* [YOUR OBJECTIVE]:
Output a verbatim copy of the data, cut off after the line that contains "return head +".

* [DATASET SECTION]:
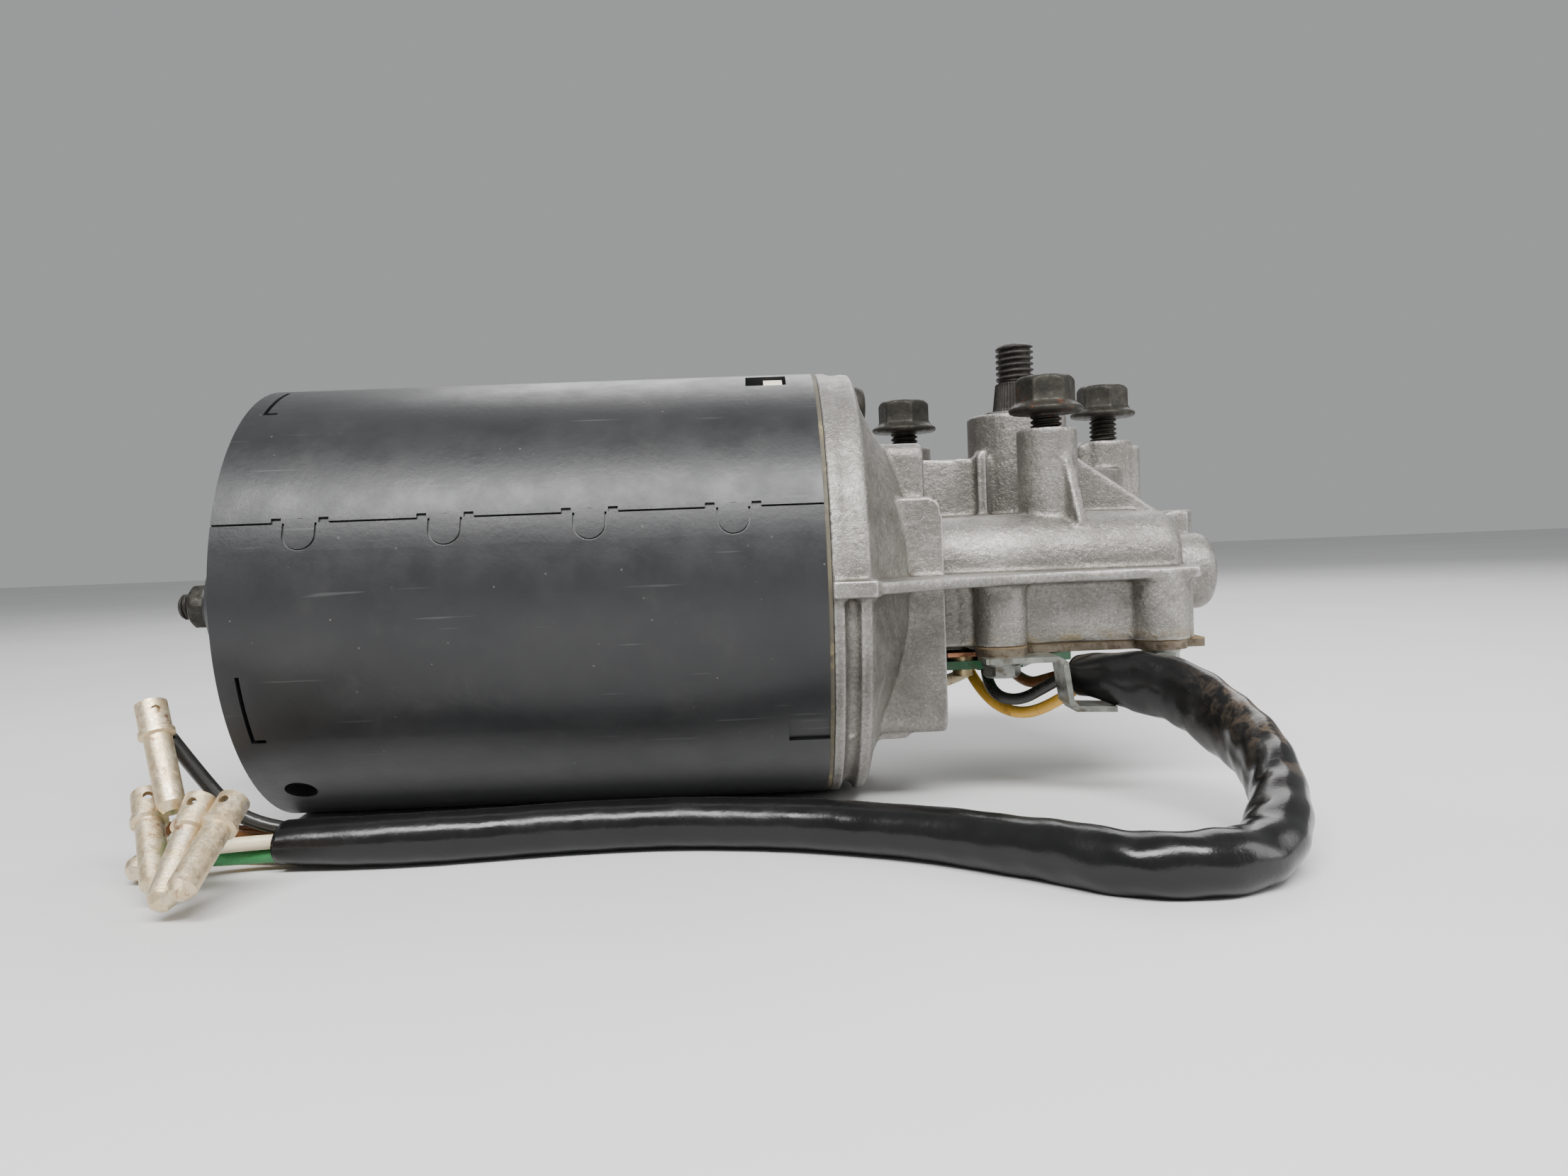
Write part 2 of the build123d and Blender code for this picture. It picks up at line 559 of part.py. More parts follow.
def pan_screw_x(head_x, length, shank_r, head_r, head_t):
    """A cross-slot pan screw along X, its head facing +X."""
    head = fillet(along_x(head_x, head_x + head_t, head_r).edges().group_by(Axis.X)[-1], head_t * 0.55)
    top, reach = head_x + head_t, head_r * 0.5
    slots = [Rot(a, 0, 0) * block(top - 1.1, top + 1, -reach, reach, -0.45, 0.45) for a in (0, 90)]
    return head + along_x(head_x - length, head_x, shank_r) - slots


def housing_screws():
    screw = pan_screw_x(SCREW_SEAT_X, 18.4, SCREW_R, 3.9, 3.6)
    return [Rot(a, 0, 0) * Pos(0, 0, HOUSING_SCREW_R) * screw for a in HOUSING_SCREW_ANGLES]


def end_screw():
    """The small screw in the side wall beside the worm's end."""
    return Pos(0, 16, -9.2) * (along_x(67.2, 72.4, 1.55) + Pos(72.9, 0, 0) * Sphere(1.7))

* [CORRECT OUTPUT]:
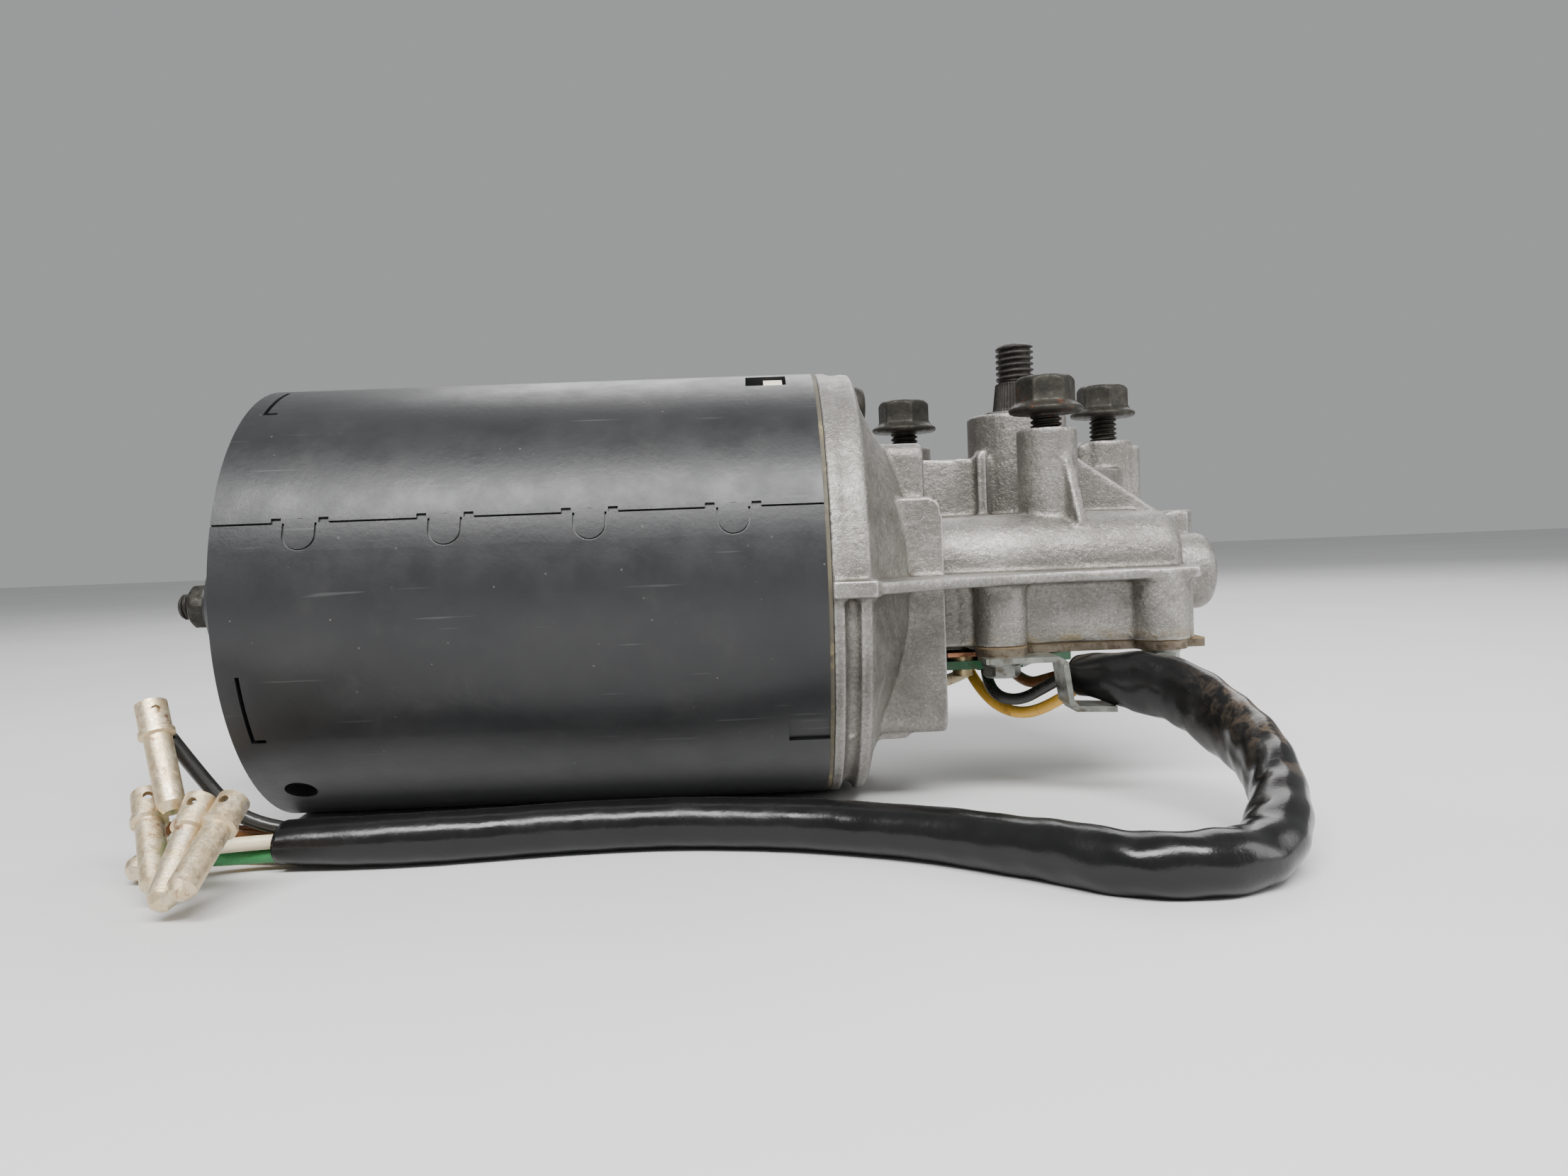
Write part 2 of the build123d and Blender code for this picture. It picks up at line 559 of part.py. More parts follow.
def pan_screw_x(head_x, length, shank_r, head_r, head_t):
    """A cross-slot pan screw along X, its head facing +X."""
    head = fillet(along_x(head_x, head_x + head_t, head_r).edges().group_by(Axis.X)[-1], head_t * 0.55)
    top, reach = head_x + head_t, head_r * 0.5
    slots = [Rot(a, 0, 0) * block(top - 1.1, top + 1, -reach, reach, -0.45, 0.45) for a in (0, 90)]
    return head + along_x(head_x - length, head_x, shank_r) - slots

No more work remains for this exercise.